Prototype small runs — either lab samples for a private-label spin or a quick white-label batch — and test repeat-purchase intent. Tackle packaging issues early — a refreshed design multiplies the impact of either model. Finally, remember that hybrid roadmaps work — many founders start with white-label to prove demand, then migrate to winning SKUs to private-label once volume and cash reserves allow. 

Common Pitfalls and How to Dodge Them

Even a well-mapped plan can encounter challenges in the road to launch. Before you push ahead, look out for these common missteps. 

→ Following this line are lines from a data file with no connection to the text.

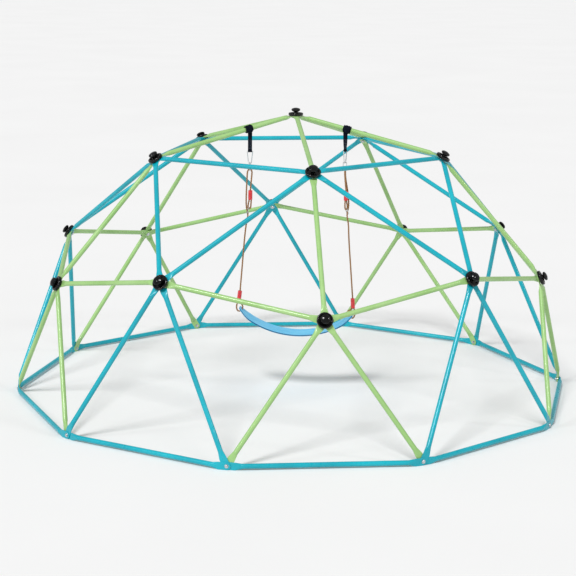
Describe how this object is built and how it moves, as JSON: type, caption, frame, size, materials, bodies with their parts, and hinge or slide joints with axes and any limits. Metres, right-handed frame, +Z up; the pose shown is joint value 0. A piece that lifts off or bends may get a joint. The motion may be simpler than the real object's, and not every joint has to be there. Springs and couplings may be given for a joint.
{
  "type": "dome climber",
  "caption": "Geodesic hemisphere of flattened-end steel tubes bolted at hubs with black discs and knobs, with a belt swing hung from its crown.",
  "frame": {"origin": "on the ground below the middle of the dome", "axes": "+Z up, the front of the dome (as pictured) faces -Y, +X to the viewer's right"},
  "size_m": [3.0704, 2.9556, 1.5693],
  "materials": {
    "green_powder_coat": "gloss powder coat",
    "blue_powder_coat": "gloss powder coat",
    "black_plastic": "gloss moulded",
    "zinc_fasteners": "zinc plated",
    "ring_steel": "bright zinc plated",
    "sling_webbing": "woven polyester webbing",
    "rope_fibre": "laid rope, matt",
    "red_plastic": "ribbed, slightly clear",
    "seat_rubber": "fine-grained moulded EVA"
  },
  "bodies": {
    "root": {"crown_tube_1": "green_powder_coat", "crown_tube_2": "green_powder_coat", "crown_tube_3": "green_powder_coat", "crown_tube_4": "green_powder_coat", "crown_tube_5": "green_powder_coat", "rib_tubes": "green_powder_coat", "side_brace_pair_1": "green_powder_coat", "side_brace_pair_2": "green_powder_coat", "side_brace_pair_3": "green_powder_coat", "side_brace_pair_4": "green_powder_coat", "side_brace_pair_5": "green_powder_coat", "green_leg_pair_1": "green_powder_coat", "green_leg_pair_2": "green_powder_coat", "green_leg_pair_3": "green_powder_coat", "green_leg_pair_4": "green_powder_coat", "green_leg_pair_5": "green_powder_coat", "upper_ring_tubes": "blue_powder_coat", "upper_brace_pair_1": "blue_powder_coat", "upper_brace_pair_2": "blue_powder_coat", "upper_brace_pair_3": "blue_powder_coat", "upper_brace_pair_4": "blue_powder_coat", "upper_brace_pair_5": "blue_powder_coat", "blue_leg_pair_1": "blue_powder_coat", "blue_leg_pair_2": "blue_powder_coat", "blue_leg_pair_3": "blue_powder_coat", "blue_leg_pair_4": "blue_powder_coat", "blue_leg_pair_5": "blue_powder_coat", "base_ring_tubes": "blue_powder_coat", "hub_discs": "black_plastic", "hub_knobs": "black_plastic", "hub_washers": "zinc_fasteners", "hub_bolts": "zinc_fasteners", "foot_bolts": "zinc_fasteners", "foot_washers": "zinc_fasteners", "foot_nuts": "zinc_fasteners", "sling_wrap_left": "sling_webbing", "sling_wrap_right": "sling_webbing"},
    "sling_left": {"sling_tail_left": "sling_webbing", "triangle_ring_left": "ring_steel"},
    "hanger_left": {"snap_hook_left": "ring_steel", "gate_pin_left": "zinc_fasteners", "rope_left": "rope_fibre", "rope_eye_left": "rope_fibre", "seat_loop_left": "rope_fibre", "upper_ferrule_left": "red_plastic", "lower_ferrule_left": "red_plastic", "adjuster_link_left": "ring_steel"},
    "gate_left": {"hook_gate_left": "ring_steel"},
    "sling_right": {"sling_tail_right": "sling_webbing", "triangle_ring_right": "ring_steel"},
    "hanger_right": {"snap_hook_right": "ring_steel", "gate_pin_right": "zinc_fasteners", "rope_right": "rope_fibre", "rope_eye_right": "rope_fibre", "seat_loop_right": "rope_fibre", "upper_ferrule_right": "red_plastic", "lower_ferrule_right": "red_plastic", "adjuster_link_right": "ring_steel"},
    "gate_right": {"hook_gate_right": "ring_steel"},
    "seat": {"belt_seat": "seat_rubber"}
  },
  "joints": [
    {"name": "swing_left", "type": "hinge", "parent": "root", "child": "sling_left", "pos_m": [0, -0.08513, 1.46349], "axis": [1, 0, 0], "range_deg": [-45, 45]},
    {"name": "swing_right", "type": "hinge", "parent": "root", "child": "sling_right", "pos_m": [0, -0.08513, 1.46349], "axis": [1, 0, 0], "range_deg": [-45, 45]},
    {"name": "sway_left", "type": "hinge", "parent": "sling_left", "child": "hanger_left", "pos_m": [-0.256, -0.08513, 1.28285], "axis": [0, 1, 0], "range_deg": [-10, 10]},
    {"name": "sway_right", "type": "hinge", "parent": "sling_right", "child": "hanger_right", "pos_m": [0.262, -0.08513, 1.28285], "axis": [0, 1, 0], "range_deg": [-10, 10]},
    {"name": "seat_level", "type": "hinge", "parent": "hanger_left", "child": "seat", "pos_m": [-0.2962, -0.0439, 0.461], "axis": [0, 1, 0], "range_deg": [-10, 10]},
    {"name": "gate_left", "type": "hinge", "parent": "hanger_left", "child": "gate_left", "pos_m": [-0.256, -0.07613, 1.2505], "axis": [1, 0, 0], "range_deg": [0, 18], "stiffness_Nm_per_rad": 0.05, "springref_deg": -9.74},
    {"name": "gate_right", "type": "hinge", "parent": "hanger_right", "child": "gate_right", "pos_m": [0.27069, -0.08746, 1.2505], "axis": [-0.2588, -0.9659, 0], "range_deg": [0, 18], "stiffness_Nm_per_rad": 0.05, "springref_deg": -9.74}
  ],
  "couplings": [
    {"joint": "swing_right", "follows": "swing_left", "ratio": 1},
    {"joint": "sway_right", "follows": "sway_left", "ratio": 0.9689},
    {"joint": "seat_level", "follows": "sway_left", "ratio": -0.8687}
  ]
}
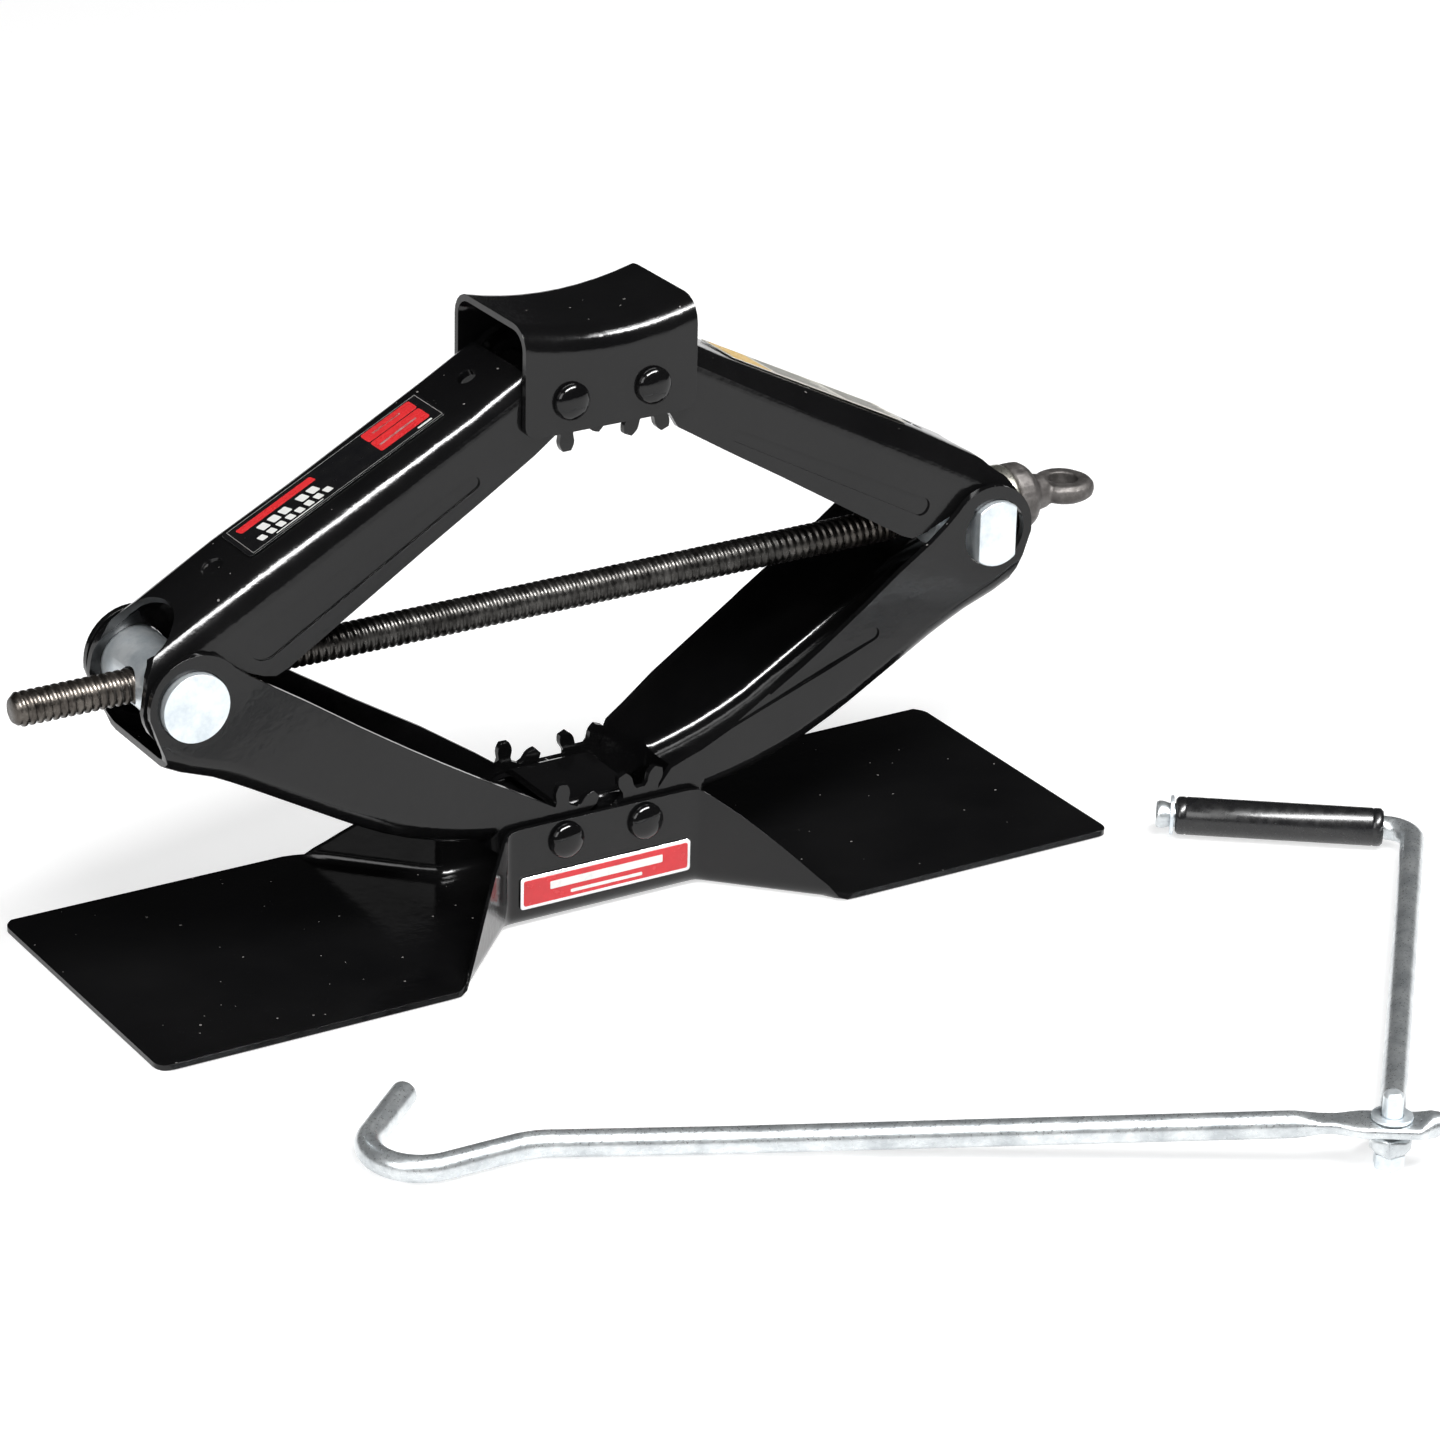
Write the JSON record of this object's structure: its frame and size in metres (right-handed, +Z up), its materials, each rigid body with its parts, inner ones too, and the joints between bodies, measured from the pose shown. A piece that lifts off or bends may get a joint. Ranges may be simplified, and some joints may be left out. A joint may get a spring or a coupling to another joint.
{
  "type": "scissor stabilizer jack",
  "caption": "Scissor jack with geared channel arms between a winged foot and a dished saddle, a lead screw with a drive eye, and a folding hook-ended crank.",
  "frame": {"origin": "centre of the underside of the foot, below the middle of the scissor and in the plane of the screw", "axes": "+X along the screw towards the drive eye, +Z up, +Y away from the side with the badge and the crank"},
  "size_m": [0.5002, 0.3894, 0.2242],
  "materials": {
    "black_enamel": "glossy enamel",
    "rivet_black": "glossy",
    "bright_zinc": "bright zinc plating",
    "bearing_steel": "satin",
    "screw_steel": "oiled",
    "forged_steel": "matte",
    "grip_black": "satin",
    "badge_red": "gloss",
    "label_dark": "gloss film",
    "label_pale": "satin film"
  },
  "bodies": {
    "base": {"base_plate": "black_enamel", "base_spacer": "black_enamel", "base_pivot_pin_left": "rivet_black", "base_pivot_pin_right": "rivet_black", "front_badge": "badge_red"},
    "lower_left": {"lower_left_arm": "black_enamel"},
    "lower_right": {"lower_right_arm": "black_enamel"},
    "upper_left": {"upper_left_arm": "black_enamel", "upper_left_label": "label_dark"},
    "upper_right": {"upper_right_arm": "black_enamel", "upper_right_label": "label_pale"},
    "saddle": {"saddle": "black_enamel", "saddle_spacer": "black_enamel", "saddle_pivot_pin_left": "rivet_black", "saddle_pivot_pin_right": "rivet_black"},
    "trunnion_left": {"trunnion_nut": "bright_zinc"},
    "trunnion_right": {"thrust_trunnion": "bright_zinc"},
    "screw": {"lead_screw": "screw_steel", "bearing_race": "bearing_steel", "bearing_cage": "bright_zinc", "bearing_cup": "bearing_steel", "drive_eye": "forged_steel", "stop_ring": "bright_zinc", "stop_pin": "screw_steel"},
    "crank": {"hook_rod": "bright_zinc", "hinge_bolt": "bright_zinc", "hinge_washer": "bright_zinc"},
    "crank_swing": {"crank_arm": "bright_zinc", "grip_washer": "bright_zinc"},
    "grip": {"crank_grip": "grip_black"}
  },
  "joints": [
    {"name": "lift", "type": "hinge", "parent": "base", "child": "lower_left", "pos_m": [-0.0162, 0, 0.0308], "axis": [0, 1, 0], "range_deg": [-20, 37]},
    {"name": "lower_right_swing", "type": "hinge", "parent": "base", "child": "lower_right", "pos_m": [0.0162, 0, 0.0308], "axis": [0, -1, 0], "range_deg": [-20, 37]},
    {"name": "upper_left_swing", "type": "hinge", "parent": "lower_left", "child": "upper_left", "pos_m": [-0.16141, 0, 0.11329], "axis": [0, -1, 0], "range_deg": [-40, 74]},
    {"name": "upper_right_swing", "type": "hinge", "parent": "lower_right", "child": "upper_right", "pos_m": [0.16141, 0, 0.11329], "axis": [0, 1, 0], "range_deg": [-40, 74]},
    {"name": "saddle_level", "type": "hinge", "parent": "upper_left", "child": "saddle", "pos_m": [-0.0162, 0, 0.19578], "axis": [0, 1, 0], "range_deg": [-20, 37]},
    {"name": "trunnion_left_level", "type": "hinge", "parent": "lower_left", "child": "trunnion_left", "pos_m": [-0.16141, 0, 0.11329], "axis": [0, -1, 0], "range_deg": [-20, 37]},
    {"name": "trunnion_right_level", "type": "hinge", "parent": "lower_right", "child": "trunnion_right", "pos_m": [0.16141, 0, 0.11329], "axis": [0, 1, 0], "range_deg": [-20, 37]},
    {"name": "screw_spin", "type": "hinge", "parent": "trunnion_right", "child": "screw", "pos_m": [0.16141, 0, 0.11329], "axis": [1, 0, 0], "continuous": true},
    {"name": "crank_pick_up", "type": "slide", "parent": "base", "child": "crank", "axis": [0, 0, 1], "range_m": [0, 0.15]},
    {"name": "crank_fold", "type": "hinge", "parent": "crank", "child": "crank_swing", "pos_m": [0.1264, -0.312, 0.0088], "axis": [0, 0, 1], "range_deg": [-240, 4]},
    {"name": "grip_spin", "type": "hinge", "parent": "crank_swing", "child": "grip", "pos_m": [0.24528, -0.09526, 0.0075], "axis": [-0.7986, 0.6018, 0], "continuous": true}
  ],
  "couplings": [
    {"joint": "lower_right_swing", "follows": "lift", "ratio": 1},
    {"joint": "upper_left_swing", "follows": "lift", "ratio": 2},
    {"joint": "upper_right_swing", "follows": "lift", "ratio": 2},
    {"joint": "saddle_level", "follows": "lift", "ratio": 1},
    {"joint": "trunnion_left_level", "follows": "lift", "ratio": 1},
    {"joint": "trunnion_right_level", "follows": "lift", "ratio": 1}
  ]
}
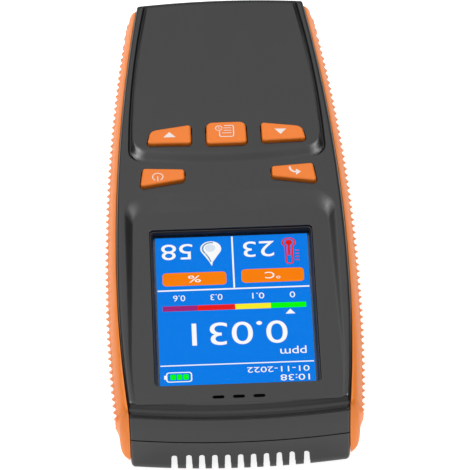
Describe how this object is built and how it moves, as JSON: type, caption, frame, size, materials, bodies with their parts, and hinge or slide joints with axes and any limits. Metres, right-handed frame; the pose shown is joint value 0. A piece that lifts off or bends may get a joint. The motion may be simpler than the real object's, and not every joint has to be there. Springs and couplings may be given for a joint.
{
  "type": "handheld air quality monitor",
  "caption": "Handheld air quality monitor with a tapering two-part case, ribbed rubber grips, a dished colour screen, sprung keys and a slotted sensor end.",
  "frame": {"origin": "under the centre of the case, on the flat back that it rests on", "axes": "+Z out of the screen, +Y along the case towards the tail of the handle, -Y towards the slotted sensor end, +X to the right when seen from the sensor end"},
  "size_m": [0.0732, 0.1742, 0.026],
  "materials": {
    "case_plastic": "fine moulded texture",
    "grip_rubber": "soft satin rubber",
    "key_plastic": "satin with printed symbols",
    "screen_clear": "clear polished",
    "screen_frame": "black gloss",
    "screen_panel": "lit colour display",
    "steel": "bright",
    "board": "green solder mask",
    "black_parts": "matt moulding",
    "ivory_parts": "moulded nylon",
    "keypad_rubber": "silicone rubber",
    "carbon": "carbon loaded rubber",
    "sensor_can": "satin",
    "cell_wrap": "shrink sleeve",
    "foam_tape": "foam tape",
    "wire_cover": "flexible insulation",
    "ribbon_film": "polyimide film",
    "label_film": "satin film"
  },
  "bodies": {
    "housing": {"front_case": "case_plastic", "rear_case": "case_plastic", "left_grip": "grip_rubber", "right_grip": "grip_rubber", "display_bezel": "screen_frame", "display_lens": "screen_clear", "display_panel": "screen_panel", "display_backlight": "steel", "display_ribbon": "ribbon_film", "ribbon_socket": "ivory_parts", "main_board": "board", "board_chips": "black_parts", "board_screws": "steel", "keypad_mat": "keypad_rubber", "buzzer": "black_parts", "sensor_board": "board", "gas_sensor": "sensor_can", "humidity_sensor": "ivory_parts", "sensor_header": "black_parts", "battery_pack": "cell_wrap", "battery_tape": "foam_tape", "battery_socket": "ivory_parts", "battery_lead": "wire_cover", "charge_board": "board", "charge_port": "steel", "charge_lead": "wire_cover", "case_screws": "steel", "rear_label": "label_film", "web_up": "keypad_rubber", "web_down": "keypad_rubber", "web_menu": "keypad_rubber", "web_power": "keypad_rubber", "web_back": "keypad_rubber"},
    "up_key": {"key_up": "key_plastic", "pill_up": "carbon"},
    "down_key": {"key_down": "key_plastic", "pill_down": "carbon"},
    "menu_key": {"key_menu": "key_plastic", "pill_menu": "carbon"},
    "power_key": {"key_power": "key_plastic", "pill_power": "carbon"},
    "back_key": {"key_back": "key_plastic", "pill_back": "carbon"}
  },
  "joints": [
    {"name": "up_press", "type": "slide", "parent": "housing", "child": "up_key", "axis": [0, 0, -1], "range_m": [0, 0.0009], "stiffness_N_per_m": 300, "deforming": ["web_up"]},
    {"name": "down_press", "type": "slide", "parent": "housing", "child": "down_key", "axis": [0, 0, -1], "range_m": [0, 0.0009], "stiffness_N_per_m": 300, "deforming": ["web_down"]},
    {"name": "menu_press", "type": "slide", "parent": "housing", "child": "menu_key", "axis": [0, 0, -1], "range_m": [0, 0.0009], "stiffness_N_per_m": 300, "deforming": ["web_menu"]},
    {"name": "power_press", "type": "slide", "parent": "housing", "child": "power_key", "axis": [0, 0, -1], "range_m": [0, 0.0009], "stiffness_N_per_m": 300, "deforming": ["web_power"]},
    {"name": "back_press", "type": "slide", "parent": "housing", "child": "back_key", "axis": [0, 0, -1], "range_m": [0, 0.0009], "stiffness_N_per_m": 300, "deforming": ["web_back"]}
  ]
}
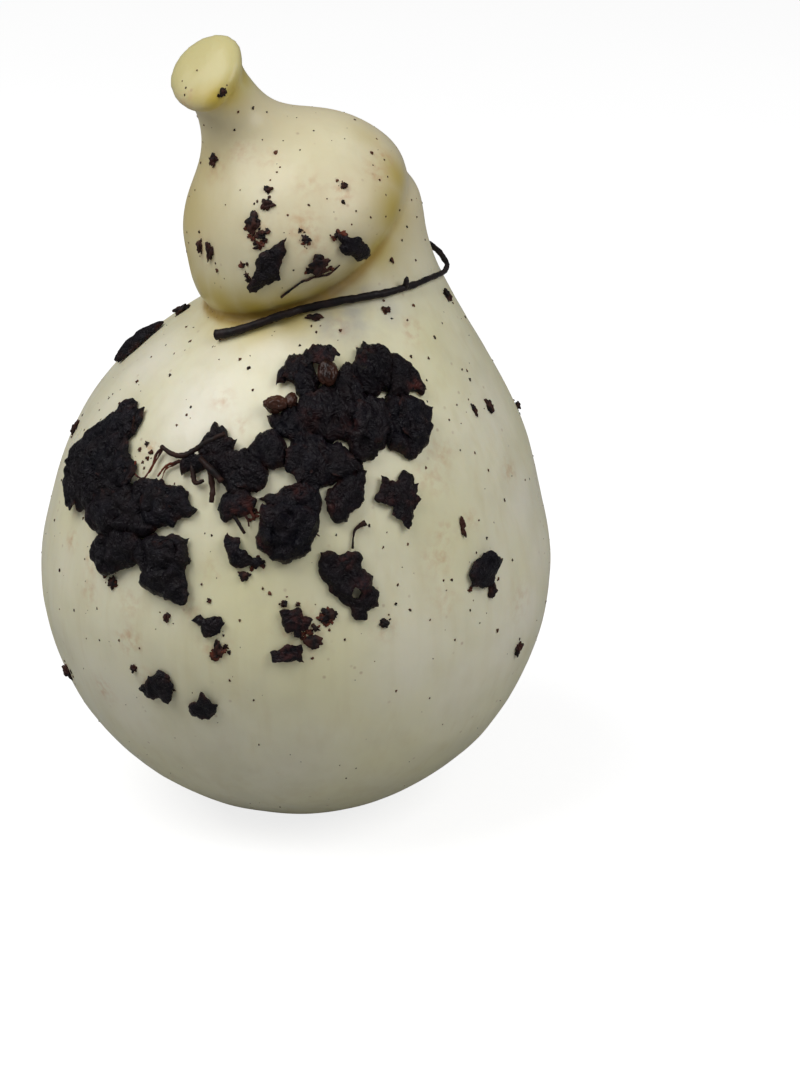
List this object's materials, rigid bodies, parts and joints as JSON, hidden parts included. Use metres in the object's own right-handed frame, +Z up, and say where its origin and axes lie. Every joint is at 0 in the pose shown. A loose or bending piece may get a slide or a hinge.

  • Neglecting agreements: Spell out ownership of artwork, molds and reformulation rights. Ambiguity can become leverage for the factory.
  • Rushing the supplier vetting process: A rock-bottom unit price is meaningless if quality wobbles or a shipment misses the holiday season. Always request samples from multiple production lots and verify third-party audits.
  • Over-customizing too early: A bespoke private label spec before you understand demand can freeze capital in slow-moving inventory. Let data guide deeper customization.
  • Diluting the brand: Reselling the same white-label gadgets as 10 other merchants can erode your perceived authority. Keep them as add-ons — not centerpieces — or invest in private label exclusivity sooner.
  • Skipping packaging updates: Shoppers notice if the product evolves while the box still screams 2018. Treat design refreshes as routine maintenance, like rotating stock or updating your webpage. 

Label Smart, Grow Strong

Match your resources, timeline and customer expectations to each model's strengths. White-label proves the demand fast, while private-label cements loyalty and margins for the long haul. Evaluate, experiment and evolve. Your brand will thank you at the checkout counter.